--- START ---

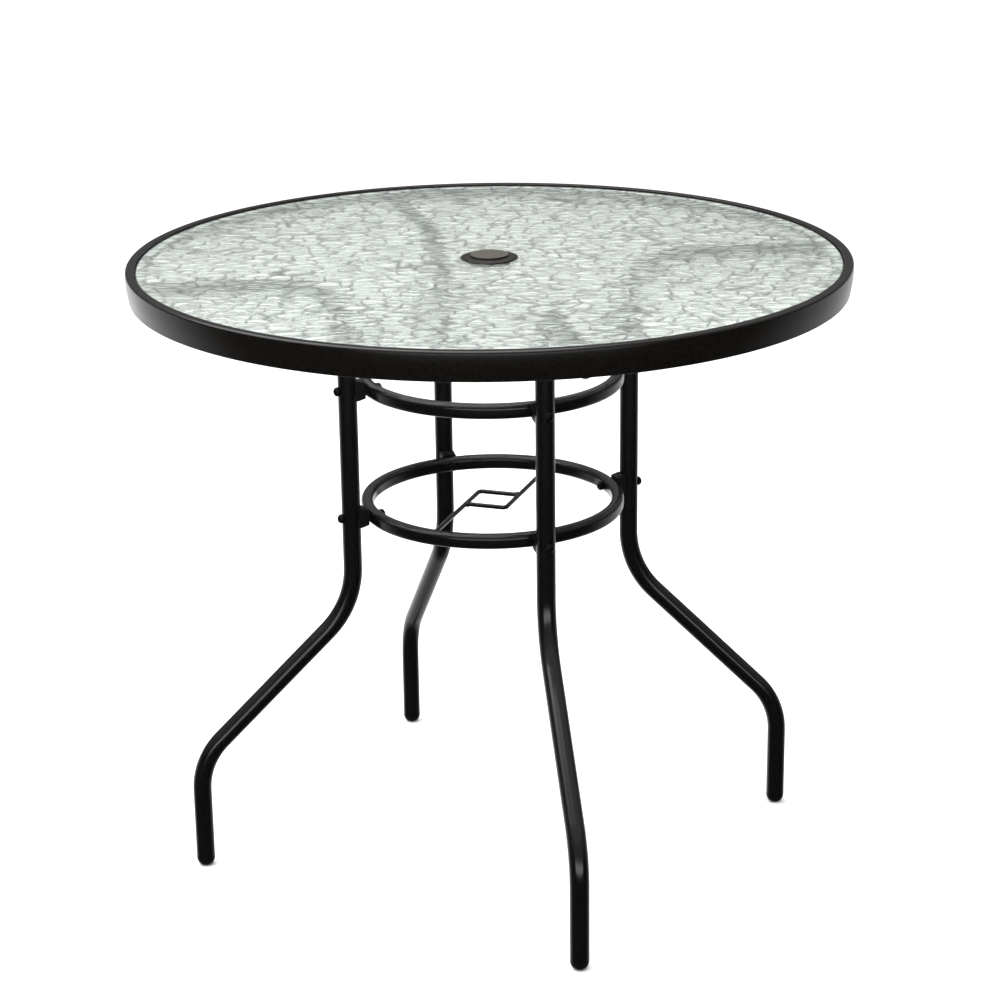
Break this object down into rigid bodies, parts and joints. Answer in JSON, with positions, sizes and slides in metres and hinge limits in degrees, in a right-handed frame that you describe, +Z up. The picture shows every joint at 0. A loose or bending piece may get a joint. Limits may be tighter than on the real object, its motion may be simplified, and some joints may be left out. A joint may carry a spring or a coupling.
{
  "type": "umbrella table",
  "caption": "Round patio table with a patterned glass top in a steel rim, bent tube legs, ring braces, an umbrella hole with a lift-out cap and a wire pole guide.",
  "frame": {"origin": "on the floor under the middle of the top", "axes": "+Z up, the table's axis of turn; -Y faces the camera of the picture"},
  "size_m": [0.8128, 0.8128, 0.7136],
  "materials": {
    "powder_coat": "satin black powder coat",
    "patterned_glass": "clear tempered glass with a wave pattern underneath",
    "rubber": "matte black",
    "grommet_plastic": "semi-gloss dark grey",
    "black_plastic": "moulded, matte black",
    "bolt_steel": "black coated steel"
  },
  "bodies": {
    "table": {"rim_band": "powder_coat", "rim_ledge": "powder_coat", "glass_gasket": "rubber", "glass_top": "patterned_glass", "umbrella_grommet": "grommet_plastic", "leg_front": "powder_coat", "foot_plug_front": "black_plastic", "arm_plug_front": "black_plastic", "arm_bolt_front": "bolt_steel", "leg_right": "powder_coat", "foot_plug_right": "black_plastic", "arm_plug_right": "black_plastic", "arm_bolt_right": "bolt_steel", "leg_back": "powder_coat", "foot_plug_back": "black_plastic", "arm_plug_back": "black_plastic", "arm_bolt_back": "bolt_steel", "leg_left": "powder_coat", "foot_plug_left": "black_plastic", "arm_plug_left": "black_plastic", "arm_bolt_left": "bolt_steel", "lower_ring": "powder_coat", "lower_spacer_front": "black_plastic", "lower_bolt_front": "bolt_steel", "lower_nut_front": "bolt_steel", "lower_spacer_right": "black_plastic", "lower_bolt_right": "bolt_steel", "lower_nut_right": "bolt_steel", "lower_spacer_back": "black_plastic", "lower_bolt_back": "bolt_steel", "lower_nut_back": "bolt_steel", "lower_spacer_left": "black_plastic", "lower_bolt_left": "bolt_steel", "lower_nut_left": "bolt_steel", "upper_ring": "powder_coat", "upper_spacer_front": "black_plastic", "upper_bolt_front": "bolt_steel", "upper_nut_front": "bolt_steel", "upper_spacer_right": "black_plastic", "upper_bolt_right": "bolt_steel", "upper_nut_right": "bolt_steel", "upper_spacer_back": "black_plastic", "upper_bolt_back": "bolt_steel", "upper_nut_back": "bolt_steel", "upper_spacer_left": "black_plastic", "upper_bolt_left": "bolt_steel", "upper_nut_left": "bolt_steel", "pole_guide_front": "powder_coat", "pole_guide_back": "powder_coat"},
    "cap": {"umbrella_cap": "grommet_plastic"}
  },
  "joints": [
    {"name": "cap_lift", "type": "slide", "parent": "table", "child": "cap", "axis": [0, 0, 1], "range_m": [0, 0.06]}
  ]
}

--- END ---

WRITTEN INSTRUCTION: Give the material above again, word for word.

EXERCISE ANSWER:
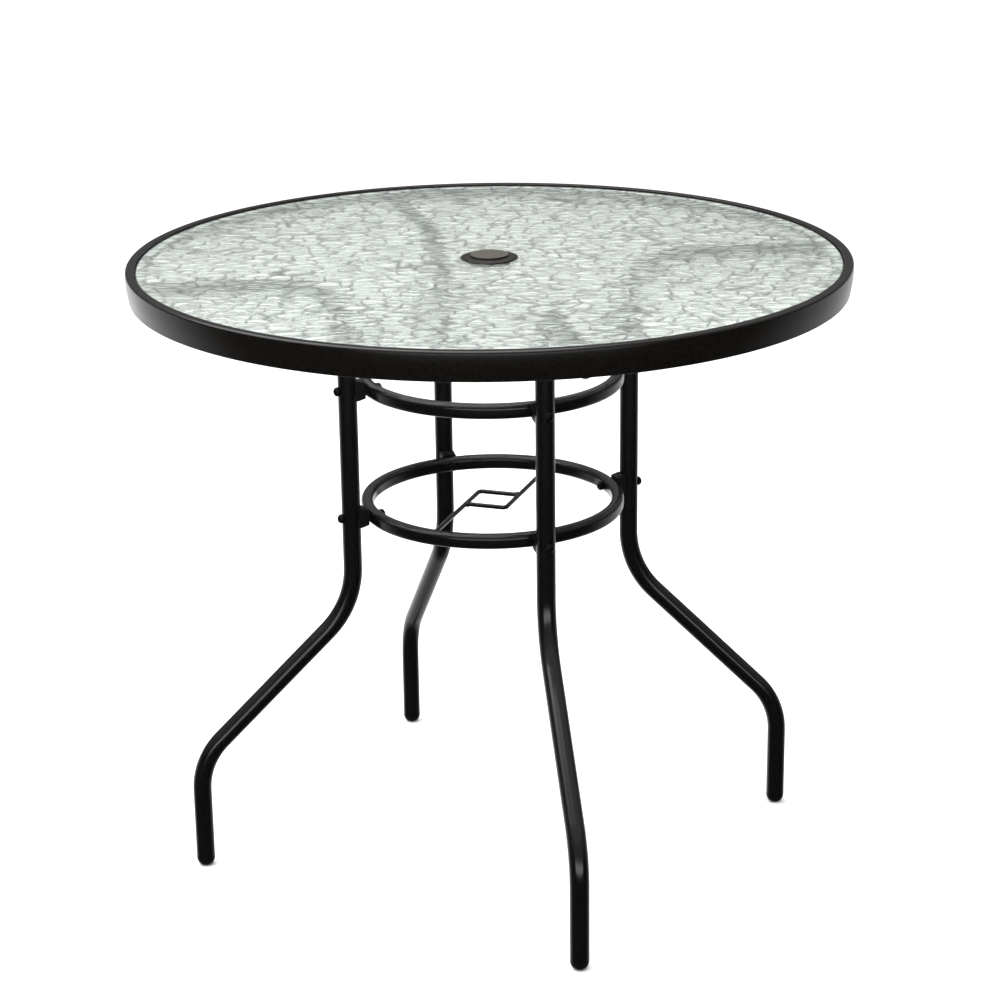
Break this object down into rigid bodies, parts and joints. Answer in JSON, with positions, sizes and slides in metres and hinge limits in degrees, in a right-handed frame that you describe, +Z up. The picture shows every joint at 0. A loose or bending piece may get a joint. Limits may be tighter than on the real object, its motion may be simplified, and some joints may be left out. A joint may carry a spring or a coupling.
{
  "type": "umbrella table",
  "caption": "Round patio table with a patterned glass top in a steel rim, bent tube legs, ring braces, an umbrella hole with a lift-out cap and a wire pole guide.",
  "frame": {"origin": "on the floor under the middle of the top", "axes": "+Z up, the table's axis of turn; -Y faces the camera of the picture"},
  "size_m": [0.8128, 0.8128, 0.7136],
  "materials": {
    "powder_coat": "satin black powder coat",
    "patterned_glass": "clear tempered glass with a wave pattern underneath",
    "rubber": "matte black",
    "grommet_plastic": "semi-gloss dark grey",
    "black_plastic": "moulded, matte black",
    "bolt_steel": "black coated steel"
  },
  "bodies": {
    "table": {"rim_band": "powder_coat", "rim_ledge": "powder_coat", "glass_gasket": "rubber", "glass_top": "patterned_glass", "umbrella_grommet": "grommet_plastic", "leg_front": "powder_coat", "foot_plug_front": "black_plastic", "arm_plug_front": "black_plastic", "arm_bolt_front": "bolt_steel", "leg_right": "powder_coat", "foot_plug_right": "black_plastic", "arm_plug_right": "black_plastic", "arm_bolt_right": "bolt_steel", "leg_back": "powder_coat", "foot_plug_back": "black_plastic", "arm_plug_back": "black_plastic", "arm_bolt_back": "bolt_steel", "leg_left": "powder_coat", "foot_plug_left": "black_plastic", "arm_plug_left": "black_plastic", "arm_bolt_left": "bolt_steel", "lower_ring": "powder_coat", "lower_spacer_front": "black_plastic", "lower_bolt_front": "bolt_steel", "lower_nut_front": "bolt_steel", "lower_spacer_right": "black_plastic", "lower_bolt_right": "bolt_steel", "lower_nut_right": "bolt_steel", "lower_spacer_back": "black_plastic", "lower_bolt_back": "bolt_steel", "lower_nut_back": "bolt_steel", "lower_spacer_left": "black_plastic", "lower_bolt_left": "bolt_steel", "lower_nut_left": "bolt_steel", "upper_ring": "powder_coat", "upper_spacer_front": "black_plastic", "upper_bolt_front": "bolt_steel", "upper_nut_front": "bolt_steel", "upper_spacer_right": "black_plastic", "upper_bolt_right": "bolt_steel", "upper_nut_right": "bolt_steel", "upper_spacer_back": "black_plastic", "upper_bolt_back": "bolt_steel", "upper_nut_back": "bolt_steel", "upper_spacer_left": "black_plastic", "upper_bolt_left": "bolt_steel", "upper_nut_left": "bolt_steel", "pole_guide_front": "powder_coat", "pole_guide_back": "powder_coat"},
    "cap": {"umbrella_cap": "grommet_plastic"}
  },
  "joints": [
    {"name": "cap_lift", "type": "slide", "parent": "table", "child": "cap", "axis": [0, 0, 1], "range_m": [0, 0.06]}
  ]
}